Experiments
Image Jigsaw
Image Jigsaw consistently improves the vision-centric capabilities of MLLMs across three categories of vision-centric benchmarks including 1) Fine-grained perception & understanding, 2) Monocular spatial understanding, and 3) Compositional visual understanding. These results confirm that incorporating image jigsaw post-training significantly enhances MLLMs' perceptual grounding and fine-grained vision understanding beyond reasoning-centric post-training strategies. We attribute these improvements to the fact that solving image jigsaw requires the model to attend to local patch details, infer global spatial layouts, and reason about inter-patch relations, which directly benefits fine-grained, spatial, and compositional understanding.
Video Jigsaw
Video Jigsaw brings consistent improvements across all video understanding benchmarks and frame settings.
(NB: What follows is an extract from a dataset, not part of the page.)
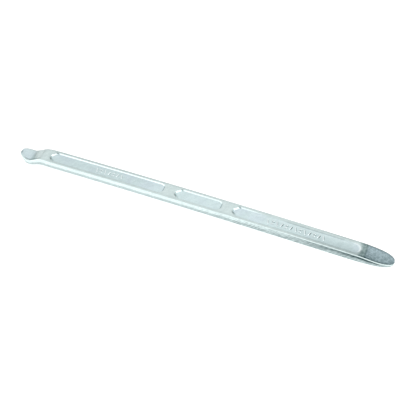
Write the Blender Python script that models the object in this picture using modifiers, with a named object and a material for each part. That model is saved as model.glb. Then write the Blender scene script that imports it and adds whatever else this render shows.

While our method enhances general video perception and comprehension, the gains are particularly pronounced on tasks requiring temporal-centric understanding and reasoning about temporal directionality (e.g. AoTBench). Furthermore, the strong gains on CVBench demonstrate improved cross-video understanding and reasoning. These results confirm that solving video jigsaw tasks encourages the model to better capture temporal continuity, understand relationships across videos, reason about directional consistency, and generalize to holistic and generalizable video understanding scenarios.
3D Jigsaw
3D Jigsaw achieves significant improvements across all benchmarks. Unsurprisingly, the largest gain is on DA-2K, a depth estimation benchmark that is directly related to our depth-ordering pre-training task. More importantly, we observe consistent improvements on a wide range of other tasks, including those with single-view (e.g. 3DSRBench, OminiSpatial), multi-view (e.g. ViewSpatial, All-Angles), and egocentric video inputs (e.g. VSI-Bench). These results demonstrate that our approach not only teaches the specific skill of depth ordering but also effectively strengthens the model's general ability to perceive and reason about 3D spatial structure.